* [Task objective]:
Extract every line below, verbatim.

=-=-=-=-=

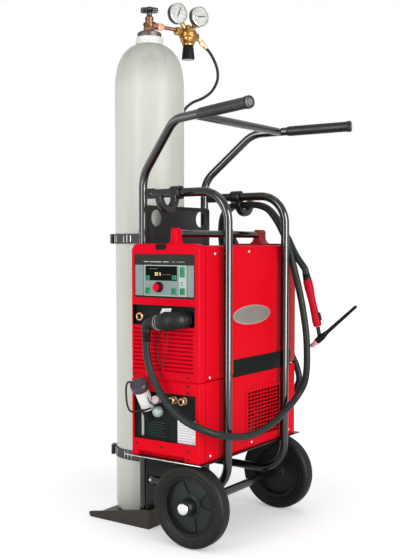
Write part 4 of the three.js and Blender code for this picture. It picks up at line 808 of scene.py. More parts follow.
for name, z in (("upper", 911), ("lower", 202)):
    hand_over(strap_piece(z), f"strap_{name}_band", webbing, replaces=[f"strap_{name}"])
    teeth = []
    for turn in (226, 233, 240, 262, 269, 276):
        tooth = block((CYLINDER + 3.4, -1.1, z - 12), (CYLINDER + 4.6, 1.1, z + 12), 0.3)
        tooth.rotation_euler = (0, 0, math.radians(turn))
        teeth.append(settle(tooth))
    hand_over(fuse(*teeth), f"strap_{name}_teeth", bare_edge)
    hand_over(buckle_piece(z), f"buckle_{name}_lever", glossy_black, f"lever_{name}",
              [f"buckle_{name}"])

# %% [markdown]
# ## Gas cylinder
# A seamless steel bottle has a straight wall, a shoulder a little fuller than half an ellipse
# and a thick neck with a painted ring. All of it is one profile, spun in fine steps so that the
# outline stays round, and the ring is a second profile on top.

# %% Cylinder and neck ring
def shoulder(radius, height, from_radius, count=24, power=2.6):
    last = math.acos((from_radius / radius) ** (power / 2))
    turns = [last * i / count for i in range(count + 1)]
    return [(radius * math.cos(a) ** (2 / power),
             1390 + height * math.sin(a) ** (2 / power)) for a in turns]


wall = [(0, 13.3), (60, 10), (92.5, 4.3), (103, 5.6), (111, 11), (CYLINDER, 22), (CYLINDER, 600),
        (CYLINDER, 1100),
        *shoulder(CYLINDER, 164.4, 44.5), (44.5, 1556), (0, 1556)]
hand_over(turned(wall, 96), "cylinder_bottle", lacquer, replaces=["gas_cylinder"], smooth=50)
neck = turned([(0, 1549), (44.8, 1549), (46.5, 1552), (46.5, 1558), (45, 1560.5), (45, 1562.5),
               (46.3, 1565), (45.5, 1571), (43, 1573.4), (0, 1573.6)], 64)
hand_over(neck, "cylinder_neck_ring", neck_white)

# %% [markdown]
# ## Valve and hand wheel
# The valve stands in the neck: a brown collar, a hexagon, a turned body, and the outlet that the
# regulator is screwed to. The hand wheel has six lobes with an opening in each, which is one
# outline with six holes. The whole group is turned with the regulator, so it is made in line
# and then turned once.

# %% Valve and hand wheel
REGULATOR_TURN = math.radians(71)


def turn_group(piece):
    piece.matrix_world = Matrix.Rotation(REGULATOR_TURN, 4, "Z") @ piece.matrix_world
    return settle(piece)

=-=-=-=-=

* [Task solution]:
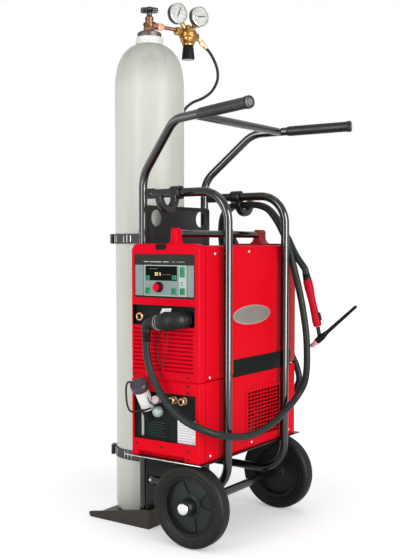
Write part 4 of the three.js and Blender code for this picture. It picks up at line 808 of scene.py. More parts follow.
for name, z in (("upper", 911), ("lower", 202)):
    hand_over(strap_piece(z), f"strap_{name}_band", webbing, replaces=[f"strap_{name}"])
    teeth = []
    for turn in (226, 233, 240, 262, 269, 276):
        tooth = block((CYLINDER + 3.4, -1.1, z - 12), (CYLINDER + 4.6, 1.1, z + 12), 0.3)
        tooth.rotation_euler = (0, 0, math.radians(turn))
        teeth.append(settle(tooth))
    hand_over(fuse(*teeth), f"strap_{name}_teeth", bare_edge)
    hand_over(buckle_piece(z), f"buckle_{name}_lever", glossy_black, f"lever_{name}",
              [f"buckle_{name}"])

# %% [markdown]
# ## Gas cylinder
# A seamless steel bottle has a straight wall, a shoulder a little fuller than half an ellipse
# and a thick neck with a painted ring. All of it is one profile, spun in fine steps so that the
# outline stays round, and the ring is a second profile on top.

# %% Cylinder and neck ring
def shoulder(radius, height, from_radius, count=24, power=2.6):
    last = math.acos((from_radius / radius) ** (power / 2))
    turns = [last * i / count for i in range(count + 1)]
    return [(radius * math.cos(a) ** (2 / power),
             1390 + height * math.sin(a) ** (2 / power)) for a in turns]


wall = [(0, 13.3), (60, 10), (92.5, 4.3), (103, 5.6), (111, 11), (CYLINDER, 22), (CYLINDER, 600),
        (CYLINDER, 1100),
        *shoulder(CYLINDER, 164.4, 44.5), (44.5, 1556), (0, 1556)]
hand_over(turned(wall, 96), "cylinder_bottle", lacquer, replaces=["gas_cylinder"], smooth=50)
neck = turned([(0, 1549), (44.8, 1549), (46.5, 1552), (46.5, 1558), (45, 1560.5), (45, 1562.5),
               (46.3, 1565), (45.5, 1571), (43, 1573.4), (0, 1573.6)], 64)
hand_over(neck, "cylinder_neck_ring", neck_white)

# %% [markdown]
# ## Valve and hand wheel
# The valve stands in the neck: a brown collar, a hexagon, a turned body, and the outlet that the
# regulator is screwed to. The hand wheel has six lobes with an opening in each, which is one
# outline with six holes. The whole group is turned with the regulator, so it is made in line
# and then turned once.

# %% Valve and hand wheel
REGULATOR_TURN = math.radians(71)


def turn_group(piece):
    piece.matrix_world = Matrix.Rotation(REGULATOR_TURN, 4, "Z") @ piece.matrix_world
    return settle(piece)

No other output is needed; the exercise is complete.